(1.) These two appeals arise from two rent suits. The suits relate to two successive periods, one from Baisakh 1319 to Pous 1322, and the other from Magh 1322 to the end of 1325. The annual rent is Rs. 345, so with the addition of a claim for damages at the rate of 25 per centum the claim in each suit is well above Rs. 1,000.
(2.) The defendant-appellant's case is that the plaintiff-landlord has dispossessed them from three of the plots comprised in the tenancy and leased those three plots to another party and on that account they say that they are entitled to a suspension of rent. As to the truth of their allegation, they refer to the decision in a previous suit for rent in respect of the same tenancy. That suit was for a shorter period and the amount claimed was less than Rs. 1,000 and the suit was tried and determined by a Munsif whose pecuniary jurisdiction did not go beyond Rs. 1,000. That officer, therefore, would not have been competent to try these two suits and on that account the Courts below have held that a decision in the former suit does not operate as res judicata. After rejecting this argument they have come to the conclusion that the plaintiffs have not dispossessed the defendants from any part of the tenancy.
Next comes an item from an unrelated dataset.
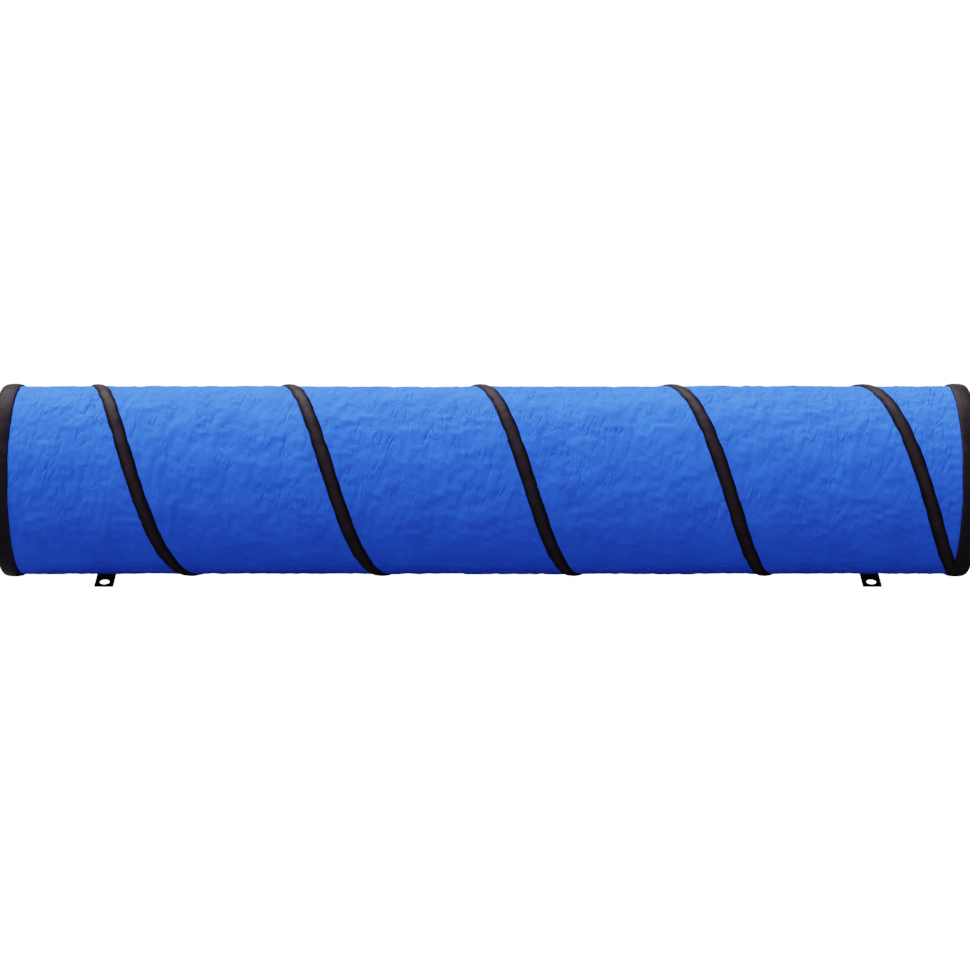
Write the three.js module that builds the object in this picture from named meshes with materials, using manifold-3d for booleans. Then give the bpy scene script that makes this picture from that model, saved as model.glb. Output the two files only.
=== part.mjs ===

(3.) On behalf of the defendants, it has been urged once more that the principle of res judicata does apply to the question whether the tenants are entitled to a suspension of rent. It is conceded that the fact that the Munsif who tried the earlier suit would not have been competent to try the present; suits takes these suits out of the provisions of Section 11 of the C.P.C., but it is said that the statement of the law in that section is hot exhaustive and reference is made to remarks by their Lordships of the Privy Council; in the cases of George Henry Hook V/s. Administrator General of Bengal 60 Ind. Cas. 631 : 25 C.W.N. 915 : 19 A.L.J. 366 : 40 M.L.J. 423 : 29 M.L.T. 336 : (1921) M.W.N. 313, 33 C.L.J. 405 : 3 U.P.L.R. (P.C.) 17 : 23 Bom. L.R. 648 : 14 L.W. 221 : 48 C. 499 : 48 I.A. 187 (P.C.) and Ramachandra Rao v. Ramachandra Rao 67 Ind. Cas. 408 : 26 C.W.N. 713 : 30 M.L.T. 154 : 45 M. 320 : 35 C.L.J. 545 : 16 L.W. 1 : (1922) M.W.N. 359 : 20 A.L.J. 684 : 43 M.L.J. 78 : 24 Bom. L.R. 963 : (1922) A.I.R. (P.C.) 80 : 49 I.A. 129 (P.C.). It is not necessary to examine those decisions at length or to refer to the earlier decision mentioned in the former. The extension of the doctrine to which they allude will not assist the appellants in these suits. In fact the passage in the second judgment on which reliance is placed begins, with these words "it is not competent for the Court, in the case of the same question arising between the same parties, to review a previous decision no longer open to appeal, given by another Court having jurisdiction to try the second case." I have no hesitation in holding that these two decisions do not modify in any way the effect of the decision in the case of Run Bahadur Singh V/s. Locho Koer 11 C. 301 at pp. 308, 309 : 12 I.A. 23 : 4 Sar. P.C. J. 602 : 9 Ind. Jur. 202 : 5 Ind. Dec. (N.S.) 960 (P.C.).